» **Data supplied**
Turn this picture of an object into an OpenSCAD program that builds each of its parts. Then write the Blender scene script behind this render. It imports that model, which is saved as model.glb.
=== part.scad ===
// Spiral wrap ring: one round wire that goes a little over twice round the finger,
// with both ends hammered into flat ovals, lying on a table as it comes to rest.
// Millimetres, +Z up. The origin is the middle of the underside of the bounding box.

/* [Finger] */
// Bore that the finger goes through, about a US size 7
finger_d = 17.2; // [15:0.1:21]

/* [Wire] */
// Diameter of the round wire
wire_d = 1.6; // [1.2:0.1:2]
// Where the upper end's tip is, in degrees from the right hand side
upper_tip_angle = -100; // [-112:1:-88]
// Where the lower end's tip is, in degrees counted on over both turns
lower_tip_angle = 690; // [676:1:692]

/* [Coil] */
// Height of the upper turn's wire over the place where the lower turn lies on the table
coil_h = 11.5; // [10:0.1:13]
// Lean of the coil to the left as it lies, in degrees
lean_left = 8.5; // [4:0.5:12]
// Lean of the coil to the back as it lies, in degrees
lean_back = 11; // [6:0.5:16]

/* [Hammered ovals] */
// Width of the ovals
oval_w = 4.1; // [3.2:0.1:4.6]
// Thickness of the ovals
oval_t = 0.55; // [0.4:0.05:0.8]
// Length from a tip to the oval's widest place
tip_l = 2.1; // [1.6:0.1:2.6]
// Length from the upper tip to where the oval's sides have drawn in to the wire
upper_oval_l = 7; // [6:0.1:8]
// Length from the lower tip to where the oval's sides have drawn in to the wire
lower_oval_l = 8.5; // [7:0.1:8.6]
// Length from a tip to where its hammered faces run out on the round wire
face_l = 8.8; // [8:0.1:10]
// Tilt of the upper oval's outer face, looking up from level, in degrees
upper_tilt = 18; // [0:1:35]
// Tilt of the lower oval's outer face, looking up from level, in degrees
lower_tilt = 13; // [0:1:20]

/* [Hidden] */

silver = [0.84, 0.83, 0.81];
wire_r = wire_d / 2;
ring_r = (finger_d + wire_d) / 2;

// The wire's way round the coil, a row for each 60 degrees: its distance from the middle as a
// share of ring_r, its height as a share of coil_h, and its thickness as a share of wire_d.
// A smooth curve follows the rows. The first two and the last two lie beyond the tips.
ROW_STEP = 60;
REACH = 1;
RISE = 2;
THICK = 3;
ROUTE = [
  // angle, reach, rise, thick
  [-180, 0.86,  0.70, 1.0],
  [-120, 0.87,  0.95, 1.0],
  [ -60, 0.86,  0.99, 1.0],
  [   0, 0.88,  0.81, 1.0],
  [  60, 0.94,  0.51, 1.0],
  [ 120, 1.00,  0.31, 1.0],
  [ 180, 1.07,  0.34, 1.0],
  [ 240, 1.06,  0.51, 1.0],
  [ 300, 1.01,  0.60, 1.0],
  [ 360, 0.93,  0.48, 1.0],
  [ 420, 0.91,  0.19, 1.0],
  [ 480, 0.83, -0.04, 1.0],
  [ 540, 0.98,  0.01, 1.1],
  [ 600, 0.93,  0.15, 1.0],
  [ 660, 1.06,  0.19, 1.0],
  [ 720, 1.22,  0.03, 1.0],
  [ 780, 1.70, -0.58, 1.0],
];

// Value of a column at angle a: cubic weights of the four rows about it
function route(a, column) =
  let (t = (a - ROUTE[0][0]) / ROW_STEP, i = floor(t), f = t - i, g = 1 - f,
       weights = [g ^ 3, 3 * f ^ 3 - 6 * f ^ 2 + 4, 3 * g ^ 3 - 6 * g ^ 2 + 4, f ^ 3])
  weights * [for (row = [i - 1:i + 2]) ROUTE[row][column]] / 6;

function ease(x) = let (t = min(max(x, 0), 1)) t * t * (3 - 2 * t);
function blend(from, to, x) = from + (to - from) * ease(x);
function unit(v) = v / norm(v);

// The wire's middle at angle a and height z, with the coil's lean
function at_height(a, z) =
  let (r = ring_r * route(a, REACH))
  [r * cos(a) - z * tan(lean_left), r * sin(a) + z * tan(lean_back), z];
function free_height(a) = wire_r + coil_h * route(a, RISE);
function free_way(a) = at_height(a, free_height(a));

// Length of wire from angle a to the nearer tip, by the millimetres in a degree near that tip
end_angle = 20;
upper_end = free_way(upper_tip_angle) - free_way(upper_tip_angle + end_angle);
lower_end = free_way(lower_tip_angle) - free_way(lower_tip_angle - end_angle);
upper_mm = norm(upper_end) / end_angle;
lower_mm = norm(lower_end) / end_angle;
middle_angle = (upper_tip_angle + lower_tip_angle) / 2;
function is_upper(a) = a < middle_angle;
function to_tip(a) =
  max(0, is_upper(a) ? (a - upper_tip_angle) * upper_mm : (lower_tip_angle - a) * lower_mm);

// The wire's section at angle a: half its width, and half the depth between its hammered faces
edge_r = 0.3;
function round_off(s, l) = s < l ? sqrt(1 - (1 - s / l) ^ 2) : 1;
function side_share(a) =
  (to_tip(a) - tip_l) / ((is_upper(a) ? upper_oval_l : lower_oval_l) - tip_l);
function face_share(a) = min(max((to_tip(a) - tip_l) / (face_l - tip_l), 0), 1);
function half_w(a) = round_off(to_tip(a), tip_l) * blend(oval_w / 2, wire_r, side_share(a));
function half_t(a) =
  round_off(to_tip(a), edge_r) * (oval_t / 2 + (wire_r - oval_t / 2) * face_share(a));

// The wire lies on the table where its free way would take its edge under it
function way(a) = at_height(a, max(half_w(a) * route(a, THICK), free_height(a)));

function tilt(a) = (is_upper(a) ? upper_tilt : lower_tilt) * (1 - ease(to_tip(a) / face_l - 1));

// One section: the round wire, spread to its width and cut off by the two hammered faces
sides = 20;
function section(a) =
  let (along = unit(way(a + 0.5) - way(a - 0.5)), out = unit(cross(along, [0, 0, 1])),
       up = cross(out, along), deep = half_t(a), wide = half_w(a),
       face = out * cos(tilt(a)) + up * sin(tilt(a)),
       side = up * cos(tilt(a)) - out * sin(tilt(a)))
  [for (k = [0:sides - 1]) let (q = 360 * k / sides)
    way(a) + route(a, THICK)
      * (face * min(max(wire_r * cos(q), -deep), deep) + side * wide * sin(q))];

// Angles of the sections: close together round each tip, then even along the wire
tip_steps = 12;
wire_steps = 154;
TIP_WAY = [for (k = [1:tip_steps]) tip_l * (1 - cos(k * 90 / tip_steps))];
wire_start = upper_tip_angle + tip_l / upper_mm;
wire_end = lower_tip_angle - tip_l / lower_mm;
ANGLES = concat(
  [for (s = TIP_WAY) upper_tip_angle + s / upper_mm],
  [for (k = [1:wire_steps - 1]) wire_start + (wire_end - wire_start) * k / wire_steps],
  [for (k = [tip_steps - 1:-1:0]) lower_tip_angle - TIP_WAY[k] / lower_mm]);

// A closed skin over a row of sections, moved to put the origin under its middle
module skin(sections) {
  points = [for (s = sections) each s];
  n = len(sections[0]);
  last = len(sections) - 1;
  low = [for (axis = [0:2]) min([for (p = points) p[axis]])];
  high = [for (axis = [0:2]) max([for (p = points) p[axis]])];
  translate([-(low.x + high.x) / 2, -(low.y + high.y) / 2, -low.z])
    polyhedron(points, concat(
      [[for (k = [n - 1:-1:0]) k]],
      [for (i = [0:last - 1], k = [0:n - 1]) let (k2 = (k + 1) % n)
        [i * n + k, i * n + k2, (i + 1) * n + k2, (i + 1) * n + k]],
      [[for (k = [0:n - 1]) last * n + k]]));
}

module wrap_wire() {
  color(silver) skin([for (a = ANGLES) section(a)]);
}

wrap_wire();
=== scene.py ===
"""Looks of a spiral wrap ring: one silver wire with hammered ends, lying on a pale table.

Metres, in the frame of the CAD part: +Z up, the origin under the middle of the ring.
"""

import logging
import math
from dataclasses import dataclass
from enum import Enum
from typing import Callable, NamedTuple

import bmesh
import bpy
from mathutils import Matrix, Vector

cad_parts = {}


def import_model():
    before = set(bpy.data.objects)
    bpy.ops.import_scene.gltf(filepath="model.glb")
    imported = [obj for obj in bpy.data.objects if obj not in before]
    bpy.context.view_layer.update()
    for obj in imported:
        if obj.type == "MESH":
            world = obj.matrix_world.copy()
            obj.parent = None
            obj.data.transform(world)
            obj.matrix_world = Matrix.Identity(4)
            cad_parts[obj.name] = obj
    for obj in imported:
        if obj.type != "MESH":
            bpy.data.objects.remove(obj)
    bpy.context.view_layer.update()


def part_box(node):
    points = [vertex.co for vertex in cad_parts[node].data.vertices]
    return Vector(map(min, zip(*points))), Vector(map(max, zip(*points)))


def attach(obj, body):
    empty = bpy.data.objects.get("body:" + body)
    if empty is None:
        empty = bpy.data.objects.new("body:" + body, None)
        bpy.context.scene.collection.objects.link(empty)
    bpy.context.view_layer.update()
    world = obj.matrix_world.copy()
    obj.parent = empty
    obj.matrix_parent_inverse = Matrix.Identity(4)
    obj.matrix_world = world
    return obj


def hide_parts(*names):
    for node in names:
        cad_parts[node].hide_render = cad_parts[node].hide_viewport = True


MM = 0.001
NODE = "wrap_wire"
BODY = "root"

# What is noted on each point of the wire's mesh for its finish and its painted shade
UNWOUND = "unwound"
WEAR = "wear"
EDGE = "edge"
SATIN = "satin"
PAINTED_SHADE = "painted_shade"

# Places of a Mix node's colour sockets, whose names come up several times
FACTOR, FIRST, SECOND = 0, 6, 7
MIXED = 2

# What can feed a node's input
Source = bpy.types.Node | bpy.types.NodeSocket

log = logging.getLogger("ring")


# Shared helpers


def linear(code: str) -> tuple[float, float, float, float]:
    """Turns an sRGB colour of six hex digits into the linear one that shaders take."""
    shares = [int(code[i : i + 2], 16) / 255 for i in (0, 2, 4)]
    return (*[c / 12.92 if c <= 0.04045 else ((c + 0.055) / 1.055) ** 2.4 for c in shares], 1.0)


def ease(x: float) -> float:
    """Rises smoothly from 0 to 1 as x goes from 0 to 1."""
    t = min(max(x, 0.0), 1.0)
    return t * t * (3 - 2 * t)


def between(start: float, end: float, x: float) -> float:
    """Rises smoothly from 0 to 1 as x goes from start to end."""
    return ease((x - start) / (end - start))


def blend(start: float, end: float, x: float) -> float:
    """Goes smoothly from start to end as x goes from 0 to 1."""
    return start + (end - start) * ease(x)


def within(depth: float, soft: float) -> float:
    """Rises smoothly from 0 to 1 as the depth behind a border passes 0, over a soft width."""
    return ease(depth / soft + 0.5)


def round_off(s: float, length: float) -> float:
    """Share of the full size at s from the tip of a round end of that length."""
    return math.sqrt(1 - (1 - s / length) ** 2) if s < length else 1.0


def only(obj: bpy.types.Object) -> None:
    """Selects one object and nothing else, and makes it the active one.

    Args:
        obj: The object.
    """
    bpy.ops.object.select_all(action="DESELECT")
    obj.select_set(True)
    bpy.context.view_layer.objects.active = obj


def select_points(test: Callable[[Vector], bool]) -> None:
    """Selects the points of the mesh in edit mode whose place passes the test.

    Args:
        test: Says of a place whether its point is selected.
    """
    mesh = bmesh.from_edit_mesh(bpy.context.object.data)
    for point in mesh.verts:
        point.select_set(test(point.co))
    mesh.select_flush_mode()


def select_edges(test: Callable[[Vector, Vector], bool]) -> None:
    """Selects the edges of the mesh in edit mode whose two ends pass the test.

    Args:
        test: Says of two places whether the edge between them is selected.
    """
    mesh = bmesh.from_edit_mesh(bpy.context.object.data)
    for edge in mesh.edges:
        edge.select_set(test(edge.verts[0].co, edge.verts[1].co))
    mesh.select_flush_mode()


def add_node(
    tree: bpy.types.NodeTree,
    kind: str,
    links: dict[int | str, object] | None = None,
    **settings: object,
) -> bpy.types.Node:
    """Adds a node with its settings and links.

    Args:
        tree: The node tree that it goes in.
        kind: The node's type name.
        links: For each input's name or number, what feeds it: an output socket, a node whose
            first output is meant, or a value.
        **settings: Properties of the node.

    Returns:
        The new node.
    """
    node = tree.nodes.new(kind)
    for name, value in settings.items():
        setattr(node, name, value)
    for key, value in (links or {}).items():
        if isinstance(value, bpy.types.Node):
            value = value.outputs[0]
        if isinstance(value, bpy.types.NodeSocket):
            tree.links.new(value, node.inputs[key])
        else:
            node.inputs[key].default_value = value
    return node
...
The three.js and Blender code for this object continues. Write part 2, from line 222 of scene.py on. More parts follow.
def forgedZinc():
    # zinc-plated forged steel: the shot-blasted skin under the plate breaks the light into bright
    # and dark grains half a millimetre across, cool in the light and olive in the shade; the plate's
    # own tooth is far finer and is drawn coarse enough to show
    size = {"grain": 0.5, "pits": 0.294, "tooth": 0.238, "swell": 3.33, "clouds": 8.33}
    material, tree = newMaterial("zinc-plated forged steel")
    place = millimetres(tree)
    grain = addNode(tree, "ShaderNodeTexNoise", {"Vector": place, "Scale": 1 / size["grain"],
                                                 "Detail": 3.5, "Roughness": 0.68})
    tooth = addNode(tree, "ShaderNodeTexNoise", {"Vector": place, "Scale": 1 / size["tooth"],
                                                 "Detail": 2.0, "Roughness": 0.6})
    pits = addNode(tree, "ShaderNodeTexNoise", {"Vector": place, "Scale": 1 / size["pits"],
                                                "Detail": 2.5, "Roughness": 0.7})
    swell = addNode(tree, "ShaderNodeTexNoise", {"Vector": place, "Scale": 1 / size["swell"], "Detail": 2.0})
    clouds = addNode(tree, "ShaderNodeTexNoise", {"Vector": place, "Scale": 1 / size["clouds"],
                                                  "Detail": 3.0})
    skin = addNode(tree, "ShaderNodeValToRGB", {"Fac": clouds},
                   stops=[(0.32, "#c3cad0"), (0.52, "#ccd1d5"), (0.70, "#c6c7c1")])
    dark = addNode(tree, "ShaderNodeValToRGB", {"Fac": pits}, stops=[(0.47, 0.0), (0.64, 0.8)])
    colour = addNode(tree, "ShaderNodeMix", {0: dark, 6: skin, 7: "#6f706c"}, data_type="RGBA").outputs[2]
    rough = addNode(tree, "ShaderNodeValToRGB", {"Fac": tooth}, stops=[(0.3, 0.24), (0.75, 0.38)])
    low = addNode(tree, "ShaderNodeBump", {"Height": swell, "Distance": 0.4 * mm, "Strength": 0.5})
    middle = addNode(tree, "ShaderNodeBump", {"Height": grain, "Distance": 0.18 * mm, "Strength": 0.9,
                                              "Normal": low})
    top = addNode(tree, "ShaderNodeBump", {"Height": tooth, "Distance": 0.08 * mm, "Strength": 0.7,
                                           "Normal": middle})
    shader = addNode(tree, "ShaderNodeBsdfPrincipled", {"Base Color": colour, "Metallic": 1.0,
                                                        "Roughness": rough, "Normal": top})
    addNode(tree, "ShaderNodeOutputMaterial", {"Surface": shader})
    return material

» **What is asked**
Go through the material above and output exactly the lines from the one containing "under its middle" through the one containing "before = set(bpy.data.objects)".

» **Response for this exercise**
// A closed skin over a row of sections, moved to put the origin under its middle
module skin(sections) {
  points = [for (s = sections) each s];
  n = len(sections[0]);
  last = len(sections) - 1;
  low = [for (axis = [0:2]) min([for (p = points) p[axis]])];
  high = [for (axis = [0:2]) max([for (p = points) p[axis]])];
  translate([-(low.x + high.x) / 2, -(low.y + high.y) / 2, -low.z])
    polyhedron(points, concat(
      [[for (k = [n - 1:-1:0]) k]],
      [for (i = [0:last - 1], k = [0:n - 1]) let (k2 = (k + 1) % n)
        [i * n + k, i * n + k2, (i + 1) * n + k2, (i + 1) * n + k]],
      [[for (k = [0:n - 1]) last * n + k]]));
}

module wrap_wire() {
  color(silver) skin([for (a = ANGLES) section(a)]);
}

wrap_wire();
=== scene.py ===
"""Looks of a spiral wrap ring: one silver wire with hammered ends, lying on a pale table.

Metres, in the frame of the CAD part: +Z up, the origin under the middle of the ring.
"""

import logging
import math
from dataclasses import dataclass
from enum import Enum
from typing import Callable, NamedTuple

import bmesh
import bpy
from mathutils import Matrix, Vector

cad_parts = {}


def import_model():
    before = set(bpy.data.objects)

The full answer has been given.